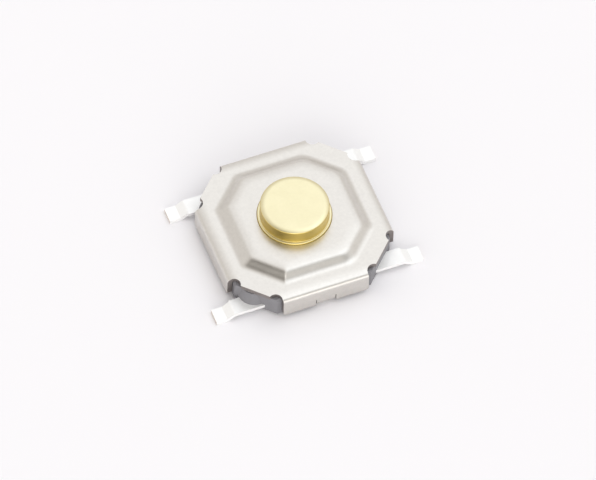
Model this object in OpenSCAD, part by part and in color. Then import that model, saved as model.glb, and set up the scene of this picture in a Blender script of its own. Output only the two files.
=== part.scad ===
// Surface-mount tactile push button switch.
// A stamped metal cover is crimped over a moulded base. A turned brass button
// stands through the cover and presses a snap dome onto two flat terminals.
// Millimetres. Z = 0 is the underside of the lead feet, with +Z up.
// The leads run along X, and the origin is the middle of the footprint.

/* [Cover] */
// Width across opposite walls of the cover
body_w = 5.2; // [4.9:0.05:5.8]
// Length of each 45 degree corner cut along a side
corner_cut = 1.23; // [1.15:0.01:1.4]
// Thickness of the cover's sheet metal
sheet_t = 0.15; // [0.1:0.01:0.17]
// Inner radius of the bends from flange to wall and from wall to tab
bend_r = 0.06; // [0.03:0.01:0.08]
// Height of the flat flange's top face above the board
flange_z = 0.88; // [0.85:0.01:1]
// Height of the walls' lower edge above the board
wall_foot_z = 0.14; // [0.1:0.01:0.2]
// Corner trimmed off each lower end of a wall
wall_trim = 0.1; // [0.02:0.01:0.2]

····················

TASK:
Every line of the material must be returned exactly as it appears.

TASK RESULT:
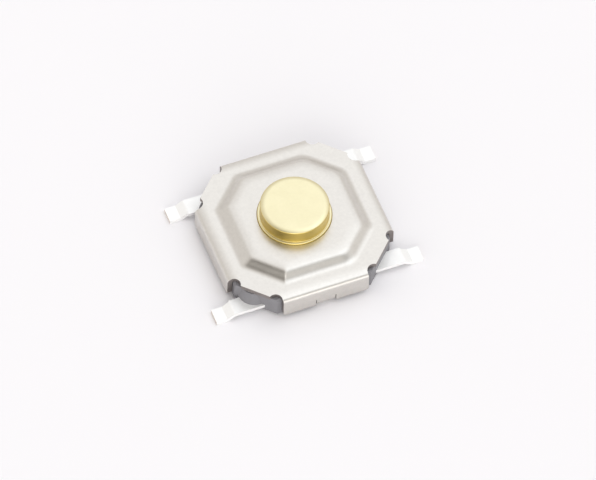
Model this object in OpenSCAD, part by part and in color. Then import that model, saved as model.glb, and set up the scene of this picture in a Blender script of its own. Output only the two files.
=== part.scad ===
// Surface-mount tactile push button switch.
// A stamped metal cover is crimped over a moulded base. A turned brass button
// stands through the cover and presses a snap dome onto two flat terminals.
// Millimetres. Z = 0 is the underside of the lead feet, with +Z up.
// The leads run along X, and the origin is the middle of the footprint.

/* [Cover] */
// Width across opposite walls of the cover
body_w = 5.2; // [4.9:0.05:5.8]
// Length of each 45 degree corner cut along a side
corner_cut = 1.23; // [1.15:0.01:1.4]
// Thickness of the cover's sheet metal
sheet_t = 0.15; // [0.1:0.01:0.17]
// Inner radius of the bends from flange to wall and from wall to tab
bend_r = 0.06; // [0.03:0.01:0.08]
// Height of the flat flange's top face above the board
flange_z = 0.88; // [0.85:0.01:1]
// Height of the walls' lower edge above the board
wall_foot_z = 0.14; // [0.1:0.01:0.2]
// Corner trimmed off each lower end of a wall
wall_trim = 0.1; // [0.02:0.01:0.2]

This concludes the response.